▶ [TASK DESCRIPTION]: Give, as a bare number, the count of lines that contain the word "picture".

▶ [DATASET]:
○ ○ ○

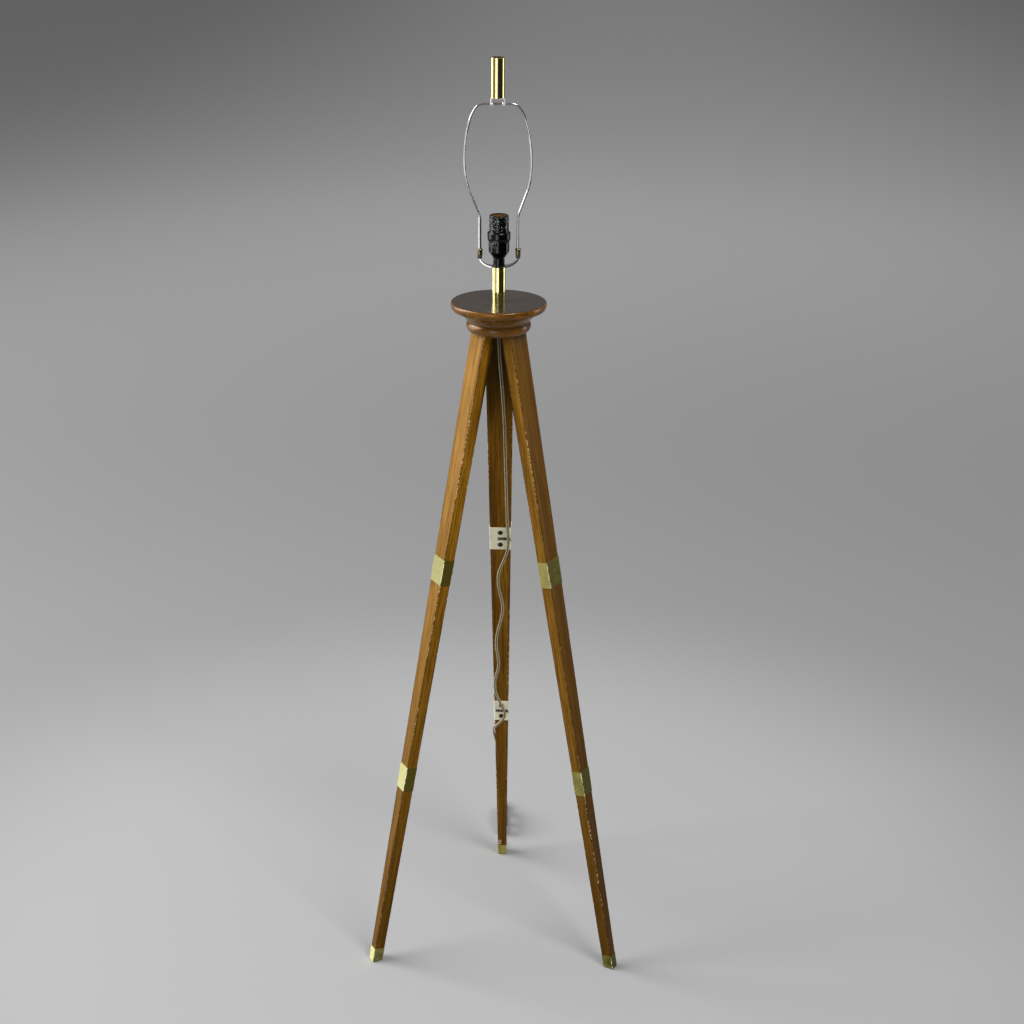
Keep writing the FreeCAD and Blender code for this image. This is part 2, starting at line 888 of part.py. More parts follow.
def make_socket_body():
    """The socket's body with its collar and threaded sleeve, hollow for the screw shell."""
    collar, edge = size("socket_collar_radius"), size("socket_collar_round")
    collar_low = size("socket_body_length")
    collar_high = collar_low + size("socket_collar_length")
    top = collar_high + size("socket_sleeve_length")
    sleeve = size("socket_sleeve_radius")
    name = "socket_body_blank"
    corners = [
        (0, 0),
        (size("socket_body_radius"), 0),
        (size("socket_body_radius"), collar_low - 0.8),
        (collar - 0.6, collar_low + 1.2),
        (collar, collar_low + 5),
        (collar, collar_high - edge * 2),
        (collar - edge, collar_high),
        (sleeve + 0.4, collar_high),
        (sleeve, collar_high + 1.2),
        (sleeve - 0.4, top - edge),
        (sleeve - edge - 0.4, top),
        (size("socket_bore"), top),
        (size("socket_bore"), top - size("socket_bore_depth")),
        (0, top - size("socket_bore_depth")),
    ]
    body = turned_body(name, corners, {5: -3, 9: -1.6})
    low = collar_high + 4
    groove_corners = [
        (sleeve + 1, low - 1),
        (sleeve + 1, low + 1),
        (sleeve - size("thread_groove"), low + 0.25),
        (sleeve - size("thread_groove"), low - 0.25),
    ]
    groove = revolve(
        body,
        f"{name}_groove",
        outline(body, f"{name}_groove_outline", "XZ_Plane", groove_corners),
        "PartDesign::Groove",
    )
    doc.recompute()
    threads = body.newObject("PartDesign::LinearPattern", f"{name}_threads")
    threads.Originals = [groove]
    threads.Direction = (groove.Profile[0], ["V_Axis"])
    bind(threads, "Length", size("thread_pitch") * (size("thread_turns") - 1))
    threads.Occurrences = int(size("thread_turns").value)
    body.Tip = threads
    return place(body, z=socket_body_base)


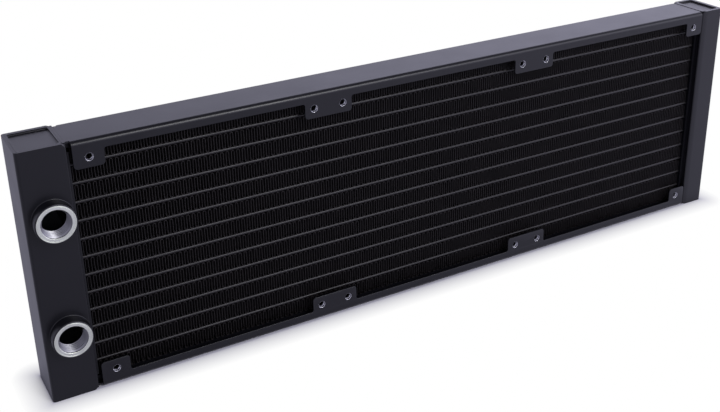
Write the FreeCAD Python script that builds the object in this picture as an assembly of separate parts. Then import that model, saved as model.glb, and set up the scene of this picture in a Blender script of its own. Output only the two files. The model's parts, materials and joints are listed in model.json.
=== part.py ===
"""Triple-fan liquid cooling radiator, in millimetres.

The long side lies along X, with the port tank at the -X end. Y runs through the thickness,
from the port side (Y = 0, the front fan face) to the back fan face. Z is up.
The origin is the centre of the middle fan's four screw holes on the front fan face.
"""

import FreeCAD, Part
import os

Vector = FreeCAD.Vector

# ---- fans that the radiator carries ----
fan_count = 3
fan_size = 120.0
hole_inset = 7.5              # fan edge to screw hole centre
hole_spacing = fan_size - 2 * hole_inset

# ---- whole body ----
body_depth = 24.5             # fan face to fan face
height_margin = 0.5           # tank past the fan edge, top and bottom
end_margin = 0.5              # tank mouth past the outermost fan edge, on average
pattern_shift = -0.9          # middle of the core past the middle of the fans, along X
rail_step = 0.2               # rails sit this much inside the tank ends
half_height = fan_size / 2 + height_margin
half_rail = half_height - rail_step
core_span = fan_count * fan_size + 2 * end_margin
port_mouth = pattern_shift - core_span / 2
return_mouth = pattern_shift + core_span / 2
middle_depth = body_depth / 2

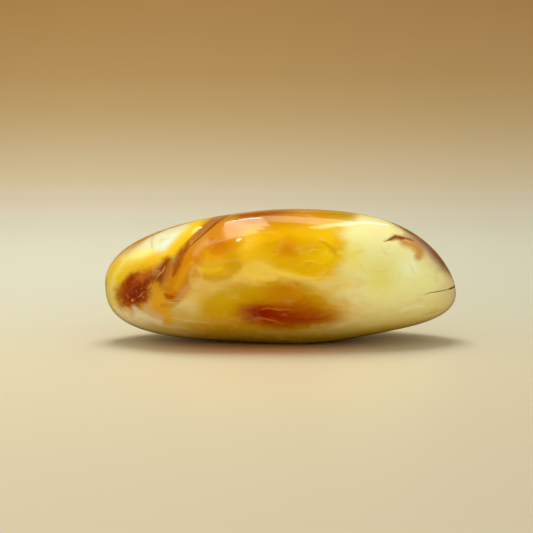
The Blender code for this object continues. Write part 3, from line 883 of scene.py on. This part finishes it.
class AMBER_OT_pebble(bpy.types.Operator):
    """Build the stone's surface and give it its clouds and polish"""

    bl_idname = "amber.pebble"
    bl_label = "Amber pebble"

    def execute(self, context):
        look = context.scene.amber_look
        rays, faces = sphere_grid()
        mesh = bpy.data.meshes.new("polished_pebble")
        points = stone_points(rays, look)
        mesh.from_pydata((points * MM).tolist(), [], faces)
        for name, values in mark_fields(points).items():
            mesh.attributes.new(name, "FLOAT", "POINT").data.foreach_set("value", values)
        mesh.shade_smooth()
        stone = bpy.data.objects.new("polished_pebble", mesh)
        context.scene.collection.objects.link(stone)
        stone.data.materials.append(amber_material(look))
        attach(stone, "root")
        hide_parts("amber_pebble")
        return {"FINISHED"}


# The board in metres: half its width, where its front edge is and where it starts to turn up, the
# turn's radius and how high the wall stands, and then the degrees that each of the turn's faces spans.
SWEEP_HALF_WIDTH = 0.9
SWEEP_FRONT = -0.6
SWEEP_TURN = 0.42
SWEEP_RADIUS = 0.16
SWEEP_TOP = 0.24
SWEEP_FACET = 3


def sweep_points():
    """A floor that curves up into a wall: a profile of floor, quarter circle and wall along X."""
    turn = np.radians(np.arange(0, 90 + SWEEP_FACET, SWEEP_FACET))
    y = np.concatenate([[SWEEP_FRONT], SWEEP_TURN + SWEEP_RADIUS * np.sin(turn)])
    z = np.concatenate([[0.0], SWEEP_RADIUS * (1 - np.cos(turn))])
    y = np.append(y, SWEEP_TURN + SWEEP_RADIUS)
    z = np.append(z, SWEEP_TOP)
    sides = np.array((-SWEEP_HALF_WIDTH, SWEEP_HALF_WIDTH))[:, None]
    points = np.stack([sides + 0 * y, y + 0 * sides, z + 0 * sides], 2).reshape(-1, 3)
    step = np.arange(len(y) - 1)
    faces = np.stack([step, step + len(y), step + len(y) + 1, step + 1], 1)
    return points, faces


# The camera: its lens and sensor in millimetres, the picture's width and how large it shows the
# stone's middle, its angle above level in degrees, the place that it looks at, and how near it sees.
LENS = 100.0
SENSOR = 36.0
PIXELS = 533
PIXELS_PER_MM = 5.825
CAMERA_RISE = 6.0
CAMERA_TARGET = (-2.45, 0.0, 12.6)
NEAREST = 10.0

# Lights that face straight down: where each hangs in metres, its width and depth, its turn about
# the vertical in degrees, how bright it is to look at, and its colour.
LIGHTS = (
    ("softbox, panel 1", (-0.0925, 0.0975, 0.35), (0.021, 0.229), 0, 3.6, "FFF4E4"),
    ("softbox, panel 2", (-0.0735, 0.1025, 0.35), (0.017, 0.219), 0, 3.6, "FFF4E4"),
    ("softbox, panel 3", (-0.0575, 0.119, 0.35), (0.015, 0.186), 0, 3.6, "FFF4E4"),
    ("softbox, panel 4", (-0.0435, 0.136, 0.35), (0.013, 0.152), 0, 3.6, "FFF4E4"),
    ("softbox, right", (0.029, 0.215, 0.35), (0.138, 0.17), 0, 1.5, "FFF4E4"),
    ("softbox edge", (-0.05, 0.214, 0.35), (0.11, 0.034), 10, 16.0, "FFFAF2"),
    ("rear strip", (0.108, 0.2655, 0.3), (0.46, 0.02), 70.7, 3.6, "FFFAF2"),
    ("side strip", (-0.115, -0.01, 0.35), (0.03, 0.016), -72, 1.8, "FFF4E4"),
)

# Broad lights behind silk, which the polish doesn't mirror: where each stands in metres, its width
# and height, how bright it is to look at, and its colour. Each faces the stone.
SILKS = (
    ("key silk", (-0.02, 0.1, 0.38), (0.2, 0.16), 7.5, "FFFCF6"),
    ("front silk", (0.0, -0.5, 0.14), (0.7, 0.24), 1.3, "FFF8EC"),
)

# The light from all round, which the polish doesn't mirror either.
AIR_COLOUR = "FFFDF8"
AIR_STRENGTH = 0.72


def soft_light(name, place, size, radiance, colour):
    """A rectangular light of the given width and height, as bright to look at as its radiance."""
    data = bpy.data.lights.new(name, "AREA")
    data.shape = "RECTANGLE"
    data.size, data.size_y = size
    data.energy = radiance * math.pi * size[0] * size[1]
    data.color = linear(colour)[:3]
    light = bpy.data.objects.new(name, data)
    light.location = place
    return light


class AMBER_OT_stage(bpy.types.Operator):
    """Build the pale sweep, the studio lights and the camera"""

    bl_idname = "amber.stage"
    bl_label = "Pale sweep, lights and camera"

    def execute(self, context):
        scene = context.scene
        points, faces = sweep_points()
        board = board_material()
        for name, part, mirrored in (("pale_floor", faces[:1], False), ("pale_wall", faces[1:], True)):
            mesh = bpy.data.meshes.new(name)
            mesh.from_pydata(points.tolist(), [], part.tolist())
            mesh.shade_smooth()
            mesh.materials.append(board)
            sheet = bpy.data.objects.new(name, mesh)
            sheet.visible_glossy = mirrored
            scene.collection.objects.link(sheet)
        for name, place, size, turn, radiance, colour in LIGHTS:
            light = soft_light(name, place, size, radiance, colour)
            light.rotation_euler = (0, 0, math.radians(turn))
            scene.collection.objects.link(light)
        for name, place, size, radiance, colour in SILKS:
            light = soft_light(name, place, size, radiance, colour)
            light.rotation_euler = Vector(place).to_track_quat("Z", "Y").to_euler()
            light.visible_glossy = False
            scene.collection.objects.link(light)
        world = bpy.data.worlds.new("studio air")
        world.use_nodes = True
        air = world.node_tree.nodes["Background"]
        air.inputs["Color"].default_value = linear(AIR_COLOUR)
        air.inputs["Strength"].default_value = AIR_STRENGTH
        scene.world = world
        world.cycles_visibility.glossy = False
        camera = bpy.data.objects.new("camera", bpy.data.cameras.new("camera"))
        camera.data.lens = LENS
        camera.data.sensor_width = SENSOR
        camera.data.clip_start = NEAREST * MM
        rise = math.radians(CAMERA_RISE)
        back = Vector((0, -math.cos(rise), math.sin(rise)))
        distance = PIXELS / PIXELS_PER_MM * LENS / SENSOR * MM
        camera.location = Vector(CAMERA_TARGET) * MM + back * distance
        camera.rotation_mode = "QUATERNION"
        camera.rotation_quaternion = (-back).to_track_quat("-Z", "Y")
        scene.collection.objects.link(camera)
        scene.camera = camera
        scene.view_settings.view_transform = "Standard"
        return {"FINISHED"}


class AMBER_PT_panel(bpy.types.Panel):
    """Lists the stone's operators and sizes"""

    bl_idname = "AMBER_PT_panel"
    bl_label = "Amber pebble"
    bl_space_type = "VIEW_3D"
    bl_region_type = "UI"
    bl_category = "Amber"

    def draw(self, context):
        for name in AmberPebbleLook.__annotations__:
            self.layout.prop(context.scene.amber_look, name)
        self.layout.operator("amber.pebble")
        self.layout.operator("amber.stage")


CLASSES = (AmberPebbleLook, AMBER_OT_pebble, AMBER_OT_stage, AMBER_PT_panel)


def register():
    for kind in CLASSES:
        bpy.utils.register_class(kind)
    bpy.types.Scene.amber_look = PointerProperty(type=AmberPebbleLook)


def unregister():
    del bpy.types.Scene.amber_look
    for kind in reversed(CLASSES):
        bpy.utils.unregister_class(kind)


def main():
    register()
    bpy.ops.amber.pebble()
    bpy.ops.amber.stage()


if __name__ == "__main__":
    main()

○ ○ ○

▶ [EXPECTED ANSWER]: 2